_EXERCISE_
Extract every line of the material below and reproduce it faithfully.

_PROVIDED DATA_
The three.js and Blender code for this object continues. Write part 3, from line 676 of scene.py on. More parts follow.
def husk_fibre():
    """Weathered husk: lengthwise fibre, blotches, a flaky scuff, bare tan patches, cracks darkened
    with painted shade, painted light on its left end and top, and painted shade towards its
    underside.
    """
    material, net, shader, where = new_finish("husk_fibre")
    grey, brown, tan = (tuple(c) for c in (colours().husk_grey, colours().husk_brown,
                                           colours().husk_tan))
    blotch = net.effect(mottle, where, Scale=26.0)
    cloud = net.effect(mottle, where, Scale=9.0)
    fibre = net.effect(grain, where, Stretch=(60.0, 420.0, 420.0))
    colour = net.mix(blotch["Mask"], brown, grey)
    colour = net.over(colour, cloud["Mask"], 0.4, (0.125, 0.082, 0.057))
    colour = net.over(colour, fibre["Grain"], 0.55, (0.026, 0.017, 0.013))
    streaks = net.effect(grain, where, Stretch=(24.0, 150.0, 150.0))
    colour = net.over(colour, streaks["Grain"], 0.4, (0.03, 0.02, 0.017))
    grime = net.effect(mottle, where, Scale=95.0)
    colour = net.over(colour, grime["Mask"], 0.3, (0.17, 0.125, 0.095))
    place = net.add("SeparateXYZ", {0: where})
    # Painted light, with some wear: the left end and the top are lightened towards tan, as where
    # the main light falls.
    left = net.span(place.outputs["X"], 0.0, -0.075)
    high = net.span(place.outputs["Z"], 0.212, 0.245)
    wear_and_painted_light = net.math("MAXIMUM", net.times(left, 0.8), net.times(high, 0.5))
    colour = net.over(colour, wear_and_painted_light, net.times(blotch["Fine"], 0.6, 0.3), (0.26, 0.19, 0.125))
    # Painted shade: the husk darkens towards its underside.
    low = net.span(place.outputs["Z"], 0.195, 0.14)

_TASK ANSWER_
The three.js and Blender code for this object continues. Write part 3, from line 676 of scene.py on. More parts follow.
def husk_fibre():
    """Weathered husk: lengthwise fibre, blotches, a flaky scuff, bare tan patches, cracks darkened
    with painted shade, painted light on its left end and top, and painted shade towards its
    underside.
    """
    material, net, shader, where = new_finish("husk_fibre")
    grey, brown, tan = (tuple(c) for c in (colours().husk_grey, colours().husk_brown,
                                           colours().husk_tan))
    blotch = net.effect(mottle, where, Scale=26.0)
    cloud = net.effect(mottle, where, Scale=9.0)
    fibre = net.effect(grain, where, Stretch=(60.0, 420.0, 420.0))
    colour = net.mix(blotch["Mask"], brown, grey)
    colour = net.over(colour, cloud["Mask"], 0.4, (0.125, 0.082, 0.057))
    colour = net.over(colour, fibre["Grain"], 0.55, (0.026, 0.017, 0.013))
    streaks = net.effect(grain, where, Stretch=(24.0, 150.0, 150.0))
    colour = net.over(colour, streaks["Grain"], 0.4, (0.03, 0.02, 0.017))
    grime = net.effect(mottle, where, Scale=95.0)
    colour = net.over(colour, grime["Mask"], 0.3, (0.17, 0.125, 0.095))
    place = net.add("SeparateXYZ", {0: where})
    # Painted light, with some wear: the left end and the top are lightened towards tan, as where
    # the main light falls.
    left = net.span(place.outputs["X"], 0.0, -0.075)
    high = net.span(place.outputs["Z"], 0.212, 0.245)
    wear_and_painted_light = net.math("MAXIMUM", net.times(left, 0.8), net.times(high, 0.5))
    colour = net.over(colour, wear_and_painted_light, net.times(blotch["Fine"], 0.6, 0.3), (0.26, 0.19, 0.125))
    # Painted shade: the husk darkens towards its underside.
    low = net.span(place.outputs["Z"], 0.195, 0.14)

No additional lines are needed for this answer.